-- Object modeling scripts --
■ ■ ■ ■ ■

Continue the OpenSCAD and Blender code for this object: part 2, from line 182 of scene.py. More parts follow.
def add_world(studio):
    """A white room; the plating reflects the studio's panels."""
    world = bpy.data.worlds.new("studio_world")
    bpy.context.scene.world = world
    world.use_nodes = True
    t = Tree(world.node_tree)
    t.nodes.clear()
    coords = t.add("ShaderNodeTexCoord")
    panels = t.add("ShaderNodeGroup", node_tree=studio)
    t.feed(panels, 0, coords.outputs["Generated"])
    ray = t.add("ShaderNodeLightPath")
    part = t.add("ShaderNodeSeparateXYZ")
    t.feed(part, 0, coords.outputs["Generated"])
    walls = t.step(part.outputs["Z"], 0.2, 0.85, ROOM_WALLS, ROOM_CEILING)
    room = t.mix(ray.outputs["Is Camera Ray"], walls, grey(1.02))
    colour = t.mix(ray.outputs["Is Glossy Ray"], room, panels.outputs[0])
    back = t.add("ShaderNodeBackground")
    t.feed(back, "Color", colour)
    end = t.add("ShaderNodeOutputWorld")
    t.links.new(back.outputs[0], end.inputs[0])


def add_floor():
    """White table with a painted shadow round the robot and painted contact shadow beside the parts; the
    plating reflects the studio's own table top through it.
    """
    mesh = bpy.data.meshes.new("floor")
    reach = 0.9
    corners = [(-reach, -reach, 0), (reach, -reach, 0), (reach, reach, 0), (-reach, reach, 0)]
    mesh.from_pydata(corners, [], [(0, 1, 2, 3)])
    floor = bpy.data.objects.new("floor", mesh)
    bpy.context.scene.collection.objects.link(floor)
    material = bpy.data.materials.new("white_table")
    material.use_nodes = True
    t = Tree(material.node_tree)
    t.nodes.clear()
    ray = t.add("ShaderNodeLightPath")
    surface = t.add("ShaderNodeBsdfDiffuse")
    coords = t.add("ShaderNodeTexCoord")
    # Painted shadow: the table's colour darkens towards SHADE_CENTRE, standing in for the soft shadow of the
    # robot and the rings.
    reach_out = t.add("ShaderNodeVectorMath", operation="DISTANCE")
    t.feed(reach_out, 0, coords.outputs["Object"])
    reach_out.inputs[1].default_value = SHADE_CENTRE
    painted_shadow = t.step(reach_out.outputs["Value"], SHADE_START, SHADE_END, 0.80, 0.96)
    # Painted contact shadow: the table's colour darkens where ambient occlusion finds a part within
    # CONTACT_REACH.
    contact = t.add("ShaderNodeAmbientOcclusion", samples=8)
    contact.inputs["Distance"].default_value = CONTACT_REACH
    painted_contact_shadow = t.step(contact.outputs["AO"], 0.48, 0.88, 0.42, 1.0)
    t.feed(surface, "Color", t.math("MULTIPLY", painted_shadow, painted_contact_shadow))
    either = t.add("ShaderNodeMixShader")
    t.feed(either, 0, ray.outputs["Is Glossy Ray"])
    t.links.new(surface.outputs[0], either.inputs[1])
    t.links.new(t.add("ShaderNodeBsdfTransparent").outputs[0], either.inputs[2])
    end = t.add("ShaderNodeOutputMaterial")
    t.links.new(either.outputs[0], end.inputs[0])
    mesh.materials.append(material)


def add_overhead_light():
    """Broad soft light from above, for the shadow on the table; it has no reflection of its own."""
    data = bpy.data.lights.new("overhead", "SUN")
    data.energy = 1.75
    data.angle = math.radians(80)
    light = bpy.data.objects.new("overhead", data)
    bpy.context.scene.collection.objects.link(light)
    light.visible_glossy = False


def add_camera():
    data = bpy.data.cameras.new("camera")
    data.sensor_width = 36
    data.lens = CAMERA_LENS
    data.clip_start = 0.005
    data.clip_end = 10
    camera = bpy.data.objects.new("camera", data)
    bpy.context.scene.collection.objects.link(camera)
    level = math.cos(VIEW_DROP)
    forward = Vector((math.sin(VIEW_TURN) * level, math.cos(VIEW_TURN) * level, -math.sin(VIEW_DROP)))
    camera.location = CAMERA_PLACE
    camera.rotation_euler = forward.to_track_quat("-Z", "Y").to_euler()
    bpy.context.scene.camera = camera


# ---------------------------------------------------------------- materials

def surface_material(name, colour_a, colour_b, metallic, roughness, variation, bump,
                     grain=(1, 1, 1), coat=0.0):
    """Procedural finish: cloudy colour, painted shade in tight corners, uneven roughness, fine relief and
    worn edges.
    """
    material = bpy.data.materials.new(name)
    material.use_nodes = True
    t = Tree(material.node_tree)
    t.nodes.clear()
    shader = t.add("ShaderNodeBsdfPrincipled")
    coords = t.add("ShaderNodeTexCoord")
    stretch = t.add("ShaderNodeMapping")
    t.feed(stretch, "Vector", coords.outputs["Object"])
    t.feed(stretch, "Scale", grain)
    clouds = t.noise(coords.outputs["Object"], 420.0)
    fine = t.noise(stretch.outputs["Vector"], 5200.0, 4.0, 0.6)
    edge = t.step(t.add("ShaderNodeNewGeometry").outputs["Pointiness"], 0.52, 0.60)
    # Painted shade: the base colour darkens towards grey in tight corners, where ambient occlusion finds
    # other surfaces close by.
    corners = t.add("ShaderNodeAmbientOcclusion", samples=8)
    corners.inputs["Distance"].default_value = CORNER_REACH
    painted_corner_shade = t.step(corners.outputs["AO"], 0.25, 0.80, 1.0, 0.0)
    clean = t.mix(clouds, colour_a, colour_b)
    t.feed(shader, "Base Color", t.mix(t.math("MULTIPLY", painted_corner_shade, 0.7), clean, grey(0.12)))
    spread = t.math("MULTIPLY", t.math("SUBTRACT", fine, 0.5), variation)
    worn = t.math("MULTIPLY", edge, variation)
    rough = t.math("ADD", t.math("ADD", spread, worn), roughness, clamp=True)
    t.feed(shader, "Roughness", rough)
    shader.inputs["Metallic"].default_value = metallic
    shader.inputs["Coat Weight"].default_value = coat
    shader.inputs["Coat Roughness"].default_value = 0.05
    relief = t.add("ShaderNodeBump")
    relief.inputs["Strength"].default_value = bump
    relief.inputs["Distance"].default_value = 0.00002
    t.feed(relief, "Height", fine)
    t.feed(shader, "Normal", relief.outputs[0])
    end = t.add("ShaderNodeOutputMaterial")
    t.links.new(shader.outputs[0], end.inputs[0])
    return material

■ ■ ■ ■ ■

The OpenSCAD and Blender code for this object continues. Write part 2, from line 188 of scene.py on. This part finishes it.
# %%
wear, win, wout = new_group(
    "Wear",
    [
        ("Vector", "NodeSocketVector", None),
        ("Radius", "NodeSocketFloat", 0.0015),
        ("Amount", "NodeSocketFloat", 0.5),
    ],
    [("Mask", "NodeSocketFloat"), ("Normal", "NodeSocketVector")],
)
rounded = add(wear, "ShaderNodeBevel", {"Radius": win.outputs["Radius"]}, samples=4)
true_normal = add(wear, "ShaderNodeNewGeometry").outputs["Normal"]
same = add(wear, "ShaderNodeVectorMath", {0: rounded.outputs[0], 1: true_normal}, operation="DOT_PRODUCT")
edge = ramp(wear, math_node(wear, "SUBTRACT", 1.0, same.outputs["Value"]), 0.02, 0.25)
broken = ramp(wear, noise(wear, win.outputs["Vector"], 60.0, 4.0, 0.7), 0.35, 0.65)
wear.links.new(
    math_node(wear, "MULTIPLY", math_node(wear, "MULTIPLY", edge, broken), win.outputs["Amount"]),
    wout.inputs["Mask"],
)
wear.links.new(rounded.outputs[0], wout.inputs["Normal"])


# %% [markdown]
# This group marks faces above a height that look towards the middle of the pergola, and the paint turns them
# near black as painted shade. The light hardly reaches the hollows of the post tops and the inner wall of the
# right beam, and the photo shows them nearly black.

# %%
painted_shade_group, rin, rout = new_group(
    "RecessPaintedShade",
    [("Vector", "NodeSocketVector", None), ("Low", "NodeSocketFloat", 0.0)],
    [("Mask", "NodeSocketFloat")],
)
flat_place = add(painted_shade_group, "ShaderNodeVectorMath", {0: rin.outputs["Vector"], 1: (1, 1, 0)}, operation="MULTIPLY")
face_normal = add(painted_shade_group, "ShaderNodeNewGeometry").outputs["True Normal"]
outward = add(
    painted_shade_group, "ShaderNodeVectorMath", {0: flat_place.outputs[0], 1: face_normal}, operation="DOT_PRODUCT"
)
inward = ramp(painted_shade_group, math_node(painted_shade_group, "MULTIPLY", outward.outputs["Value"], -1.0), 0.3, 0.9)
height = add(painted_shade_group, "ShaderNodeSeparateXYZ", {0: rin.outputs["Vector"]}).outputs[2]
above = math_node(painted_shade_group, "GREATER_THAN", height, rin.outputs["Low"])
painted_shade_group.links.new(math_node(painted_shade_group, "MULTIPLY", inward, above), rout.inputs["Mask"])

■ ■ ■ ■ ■

-- GIVEN REQUEST --
Reproduce, exactly as written, the stretch of lines whose first line is the one with "The OpenSCAD and Blender code for this object continues." and whose last line is the one with "# right beam, and the photo shows them nearly black.".

-- FINISHED EXERCISE --
The OpenSCAD and Blender code for this object continues. Write part 2, from line 188 of scene.py on. This part finishes it.
# %%
wear, win, wout = new_group(
    "Wear",
    [
        ("Vector", "NodeSocketVector", None),
        ("Radius", "NodeSocketFloat", 0.0015),
        ("Amount", "NodeSocketFloat", 0.5),
    ],
    [("Mask", "NodeSocketFloat"), ("Normal", "NodeSocketVector")],
)
rounded = add(wear, "ShaderNodeBevel", {"Radius": win.outputs["Radius"]}, samples=4)
true_normal = add(wear, "ShaderNodeNewGeometry").outputs["Normal"]
same = add(wear, "ShaderNodeVectorMath", {0: rounded.outputs[0], 1: true_normal}, operation="DOT_PRODUCT")
edge = ramp(wear, math_node(wear, "SUBTRACT", 1.0, same.outputs["Value"]), 0.02, 0.25)
broken = ramp(wear, noise(wear, win.outputs["Vector"], 60.0, 4.0, 0.7), 0.35, 0.65)
wear.links.new(
    math_node(wear, "MULTIPLY", math_node(wear, "MULTIPLY", edge, broken), win.outputs["Amount"]),
    wout.inputs["Mask"],
)
wear.links.new(rounded.outputs[0], wout.inputs["Normal"])


# %% [markdown]
# This group marks faces above a height that look towards the middle of the pergola, and the paint turns them
# near black as painted shade. The light hardly reaches the hollows of the post tops and the inner wall of the
# right beam, and the photo shows them nearly black.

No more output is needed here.